YOGYAKARTA, KOMPAS - Keragaman suku bangsa dan budaya yang dimiliki Indonesia jadi kekuatan besar dalam melakukan diplomasi budaya. Tujuan diplomasi melalui jalur kebudayaan adalah menunjukkan kehadiran Indonesia di kancah internasional dan membentuk nilai bersama tentang identitas suatu bangsa.
Guru Besar Arsitektur dan Perencanaan Fakultas Teknik Universitas Gadjah Mada (UGM) Wiendu Nuryanti mengatakan, dalam konteks budaya, Indonesia memiliki kekayaan luar biasa. Indonesia merupakan negara dengan lebih dari 17.000 pulau. Hal itu dikatakan Wiendu dalam Sarasehan 15 Tahun Ndalem Notorahardjan bertema ”Diplomasi Budaya, Semangat Bahari, dan Identitas Nasional” di Yogyakarta, Kamis (3/5/2018).
Dalam upaya mendapat perhatian di kancah internasional, Indonesia memiliki ajang yang digelar setiap dua hingga tiga tahun sekali bersama UNESCO dengan nama World Culture Forum. Ajang itu diikuti oleh menteri pendidikan dan kebudayaan dari negara-negara anggota UNESCO, budayawan nasional dan internasional, serta berbagai organisasi nonprofit (NGO). Wiendu mengatakan, posisi Indonesia sebagai penggagas ajang untuk memosisikan negara ini sebagai tempat dialog budaya.
Guru Besar Ilmu Hubungan Internasional Fakultas Ilmu Sosial dan Ilmu Politik UGM Mohtar Mas’oed mengatakan, diplomasi budaya adalah upaya memengaruhi orang atau bangsa lain untuk menunjukkan kehadiran suatu bangsa tanpa disadari oleh bangsa yang sedang dipengaruhi. Namun, diplomasi itu hendaknya tidak dilakukan sekadar menunjukkan keberadaan, tetapi juga memberikan manfaat.
Kebudayaan nasional
Gubernur DIY Sultan Hamengku Buwono X mengatakan, penting untuk memperhatikan kebudayaan nasional. Kebudayaan nasional berfungsi sebagai pemberi identitas kepada warga negara untuk memperkuat solidaritas. ”Dalam fungsi memberi identitas, suatu unsur kebudayaan dapat menjadi unsur kebudayaan nasional jika menjadi gagasan kolektif yang bisa diandalkan sebagai kebanggaan nasional untuk menguatkan identitas dan menggerakkan solidaritas menuju hal-hal yang produktif dan maju,” kata Sultan HB X yang menjadi pembicara utama.
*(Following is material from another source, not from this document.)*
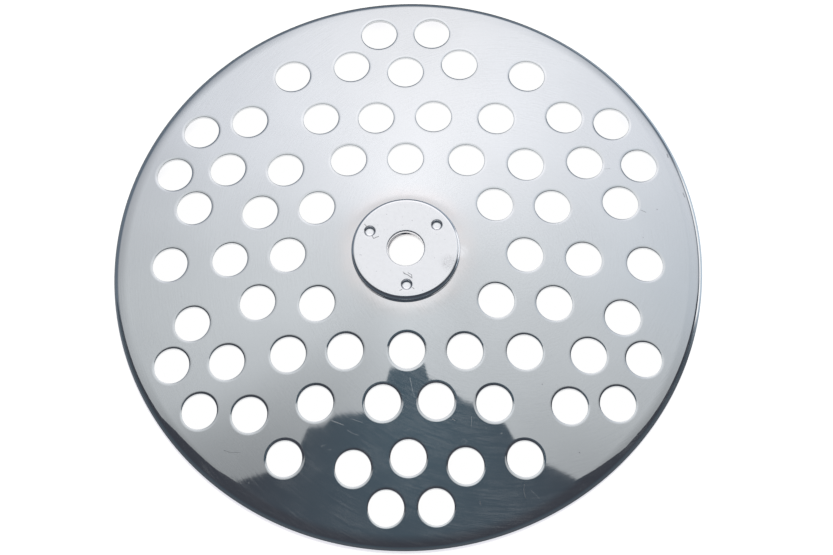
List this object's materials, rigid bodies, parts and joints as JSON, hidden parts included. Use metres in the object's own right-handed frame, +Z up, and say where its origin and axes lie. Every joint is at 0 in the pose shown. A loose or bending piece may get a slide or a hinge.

Makarim Wibisono, mantan Duta Besar Indonesia untuk PBB (2004-2007), mengatakan, kebudayaan nasional berkaitan erat dengan terciptanya identitas nasional. Hal itu merupakan kepribadian dan pandangan hidup bangsa.
Menanggapi pernyataan Makarim, mantan Duta Besar Indonesia untuk Jepang dan Mikronesia (1998-2002) Soemadi Brotodiningrat mengemukakan, luasnya wilayah serta banyaknya penduduk Indonesia membuat definisi identitas nasional menjadi sangat besar. Namun, keragaman justru menjadi aset yang dapat dicontoh bangsa-bangsa lain dari Indonesia.
”Budaya kita beda-beda. Namun, keragaman budaya hendaknya menjadi identitas kita. Sebab, di tengah globalisasi, dengan adanya berbagai benturan dan kalau kita bisa membuktikan bisa hidup bersama secara toleran, ini merupakan aset budaya yang bisa kita jual ke luar,” kata Soemadi.
Dalam mewujudkan kebudayaan nasional, demikian Sultan HB X, budaya laut atau bahari tidak boleh dilupakan mengingat laut Indonesia luasnya sekitar 70 persen dari total wilayah.
Senada dengan Sultan, pakar hukum laut internasional Hasjim Djalal mengatakan, semangat bahari perlu didorong karena luas laut menjadi modal berharga bagi Indonesia. ”Semangat pembangunan bahari harus sejalan dengan darat. Saya melihat perhatian masih terpusat ke darat,” ujar Hasjim.